Although there have been individual success stories in the incentive schools, two conclusions appear to be in order: (1) Increased funding has not decreased the disparity in achievement. (2) The incentive schools programs have not succeeded in attracting white students.
Enrollment in a school district affects many things including such things as level of funding, the need to keep buildings in service, and the demand for teachers. Enrollment reflects the reputation of a district and it affects the morale of school personnel. Enrollment has an impact on the ability of the school district to provide stable, multi-racial classrooms. Declining white enrollment over the long run reduces the political and economic support of the district. For these reasons and more, the enrollment picture presented above is discouraging to all who believe a strong public school system is essential.
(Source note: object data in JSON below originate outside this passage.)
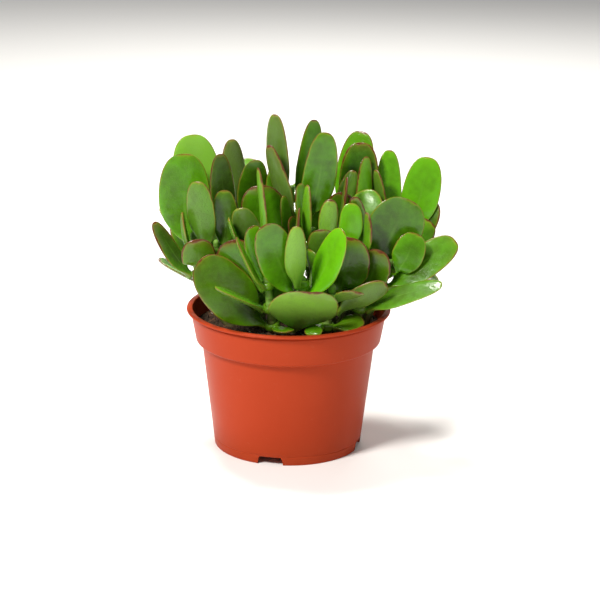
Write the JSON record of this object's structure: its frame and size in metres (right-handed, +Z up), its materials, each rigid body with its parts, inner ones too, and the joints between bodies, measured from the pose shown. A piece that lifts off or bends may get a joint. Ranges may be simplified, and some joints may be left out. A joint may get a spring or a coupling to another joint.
{
  "type": "potted succulent plant",
  "caption": "Young jade plant with thick spoon-shaped leaves in opposite pairs on short forked stems, in a tapered round plastic nursery pot with a plain deep rim band.",
  "frame": {"origin": "on the surface the pot stands on, under the middle of the whole object's bounding box; the pot's own axis is about 7.8 mm to -X and 6.7 mm to -Y of it", "axes": "+Z up, +X to the right and -Y to the front as the plant is usually seen"},
  "size_m": [0.1536, 0.1186, 0.171],
  "materials": {
    "terracotta_plastic": "moulded, semi-gloss terracotta colour",
    "potting_soil": "damp crumbly potting mix",
    "jade_stem": "waxy green-brown skin",
    "jade_leaf": "waxy, semi-gloss leaf skin with reddish margins"
  },
  "bodies": {
    "root": {"leaves_A70": "jade_leaf", "leaves_A86": "jade_leaf", "leaves_A93": "jade_leaf", "leaves_B70": "jade_leaf", "leaves_B80": "jade_leaf", "leaves_B92": "jade_leaf", "leaves_C103": "jade_leaf", "leaves_C82": "jade_leaf", "leaves_D106": "jade_leaf", "leaves_D92": "jade_leaf", "leaves_E105": "jade_leaf", "leaves_F100": "jade_leaf", "leaves_F118": "jade_leaf", "leaves_G114": "jade_leaf", "leaves_H104": "jade_leaf", "leaves_H119": "jade_leaf", "leaves_I112": "jade_leaf", "leaves_I126": "jade_leaf", "leaves_J117": "jade_leaf", "leaves_K116": "jade_leaf", "leaves_L112": "jade_leaf", "leaves_L98": "jade_leaf", "leaves_M108": "jade_leaf", "leaves_M85": "jade_leaf", "leaves_N112": "jade_leaf", "leaves_O110": "jade_leaf", "leaves_P101": "jade_leaf", "leaves_Q80": "jade_leaf", "leaves_Q92": "jade_leaf", "leaves_R79": "jade_leaf", "leaves_R88": "jade_leaf", "leaves_R96": "jade_leaf", "leaves_S100": "jade_leaf", "leaves_S109": "jade_leaf", "leaves_T110": "jade_leaf", "leaves_U70": "jade_leaf", "leaves_U78": "jade_leaf", "leaves_U87": "jade_leaf", "leaves_V78": "jade_leaf", "leaves_W106": "jade_leaf", "leaves_W84": "jade_leaf", "leaves_X102": "jade_leaf", "leaves_X80": "jade_leaf", "leaves_X91": "jade_leaf", "leaves_Y80": "jade_leaf", "leaves_Y91": "jade_leaf", "leaves_Z76": "jade_leaf", "leaves_Z86": "jade_leaf", "leaves_Z95": "jade_leaf", "pot": "terracotta_plastic", "soil": "potting_soil", "stem_back": "jade_stem", "stem_back_left": "jade_stem", "stem_back_right": "jade_stem", "stem_centre": "jade_stem", "stem_front": "jade_stem", "stem_front_right": "jade_stem", "stem_left": "jade_stem", "stem_right": "jade_stem", "stem_right_centre": "jade_stem"}
  },
  "joints": []
}
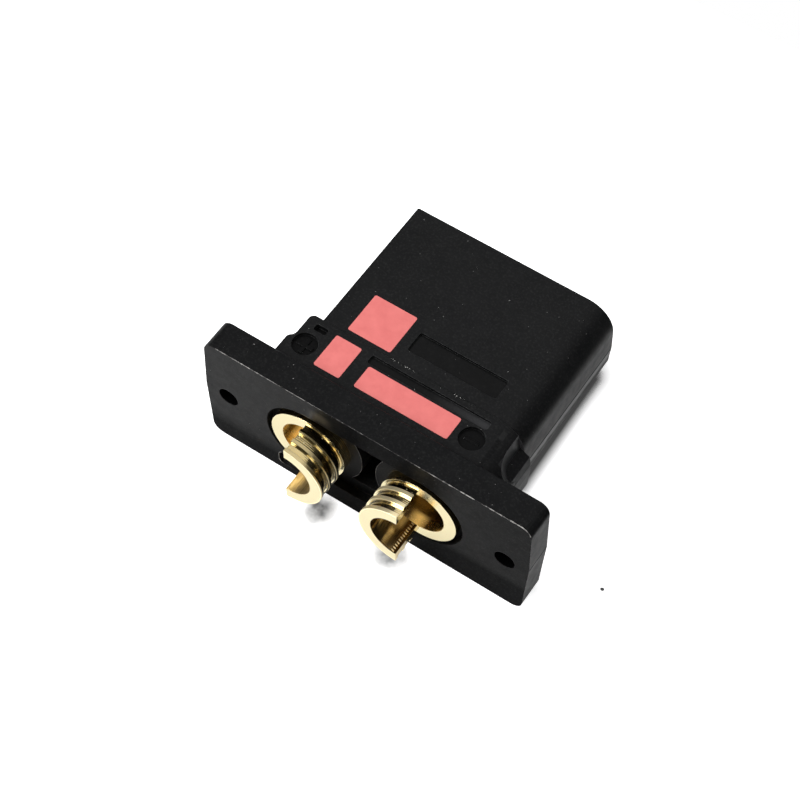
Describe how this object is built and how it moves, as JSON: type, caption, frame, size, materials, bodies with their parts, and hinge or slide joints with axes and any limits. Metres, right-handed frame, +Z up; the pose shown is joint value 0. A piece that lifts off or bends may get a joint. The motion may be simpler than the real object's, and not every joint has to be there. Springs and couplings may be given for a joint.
{
  "type": "anti-spark panel connector",
  "caption": "Flanged panel-mount power connector with two solder-cup socket contacts, a polarised mating body and a built-in pre-charge resistor.",
  "frame": {"origin": "centre of the flange face that seats on the panel, midway between the two screw holes", "axes": "+X along the flange from the positive to the negative contact, +Y through the panel towards the mating end, +Z up"},
  "size_m": [0.0524, 0.0431, 0.0218],
  "materials": {
    "housing_plastic": "satin, fine moulded grain",
    "contact_gold": "gold plated, turned",
    "mark_coral": "matt printed field",
    "insulator_plastic": "natural, satin",
    "resistor_body": "lacquered",
    "lead_tin": "tinned wire"
  },
  "bodies": {
    "root": {"housing": "housing_plastic", "contact_positive": "contact_gold", "contact_negative": "contact_gold", "precharge_ring": "contact_gold", "ring_insulator": "insulator_plastic", "resistor": "resistor_body", "resistor_lead_front": "lead_tin", "resistor_lead_rear": "lead_tin", "pad_small": "mark_coral", "pad_long": "mark_coral", "pad_square": "mark_coral"}
  },
  "joints": []
}
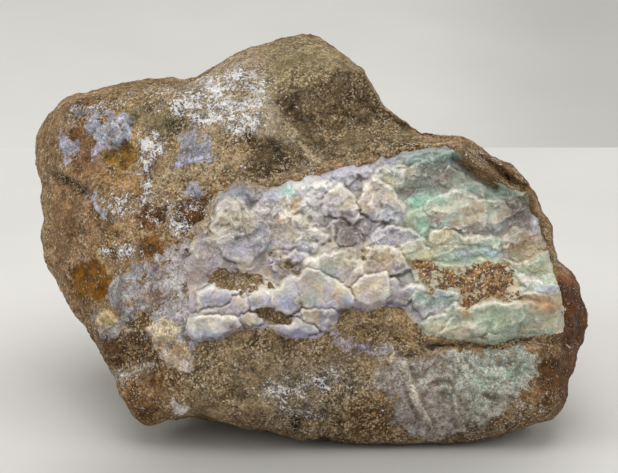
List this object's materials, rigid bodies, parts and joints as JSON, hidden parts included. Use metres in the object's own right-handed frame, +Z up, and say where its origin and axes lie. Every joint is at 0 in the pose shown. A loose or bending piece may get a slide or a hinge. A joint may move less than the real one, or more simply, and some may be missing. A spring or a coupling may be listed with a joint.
{
  "type": "rough opal specimen",
  "caption": "Rough opal in brown host rock: a lumpy pale lilac, cream and mint opal seam across the face of a free-standing stone with a flat base.",
  "frame": {"origin": "on the flat base, straight below the middle of the stone's face", "axes": "+X to the right along the stone's length, +Y away from the opal face, +Z up"},
  "size_m": [0.1495, 0.0999, 0.098],
  "materials": {
    "host_rock": "matt, sandy and gritty, with pale crust, rust and opal stains",
    "opal": "waxy to glassy, milky lilac, cream and mint with faint play of colour"
  },
  "bodies": {
    "root": {"host_rock": "host_rock", "opal_seam": "opal"}
  },
  "joints": []
}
The enrollment record shows, as noted earlier in the chapter on the history of the LRSD, that the old dual school system of racial segregation has been destroyed, but it has not yet been replaced by a stable system that provides quality education to all children of the city. Business as usual, or business as usual revised one more time, would appear to have little chance of making much difference in the enrollment trends.
In general terms, if the LRSD wants to increase enrollment, that desire points to a strategy of attracting whites, because they constitute the available pool of K-12 "consumers" not already in the district's schools. However, any realistic strategy must also retain the African-Americans and whites who currently are in the schools. In any case, increasing and retaining student enrollment in the LRSD means providing more of what the consumers want--such as more discipline--and less of what they do not want--such as lack of discipline and anxiety about safety. Other chapters of this report address problems which reinforce the trends reported in this chapter and note options which, if taken, could have a positive impact on the trends.
1. Blueprint for Excellence: Little Rock School District Incentive School Programs - Franklin, Garland, Ish, Mitchell, Rightsell, Rockefeller, Stephens, Washington, n.d., Introduction, 1.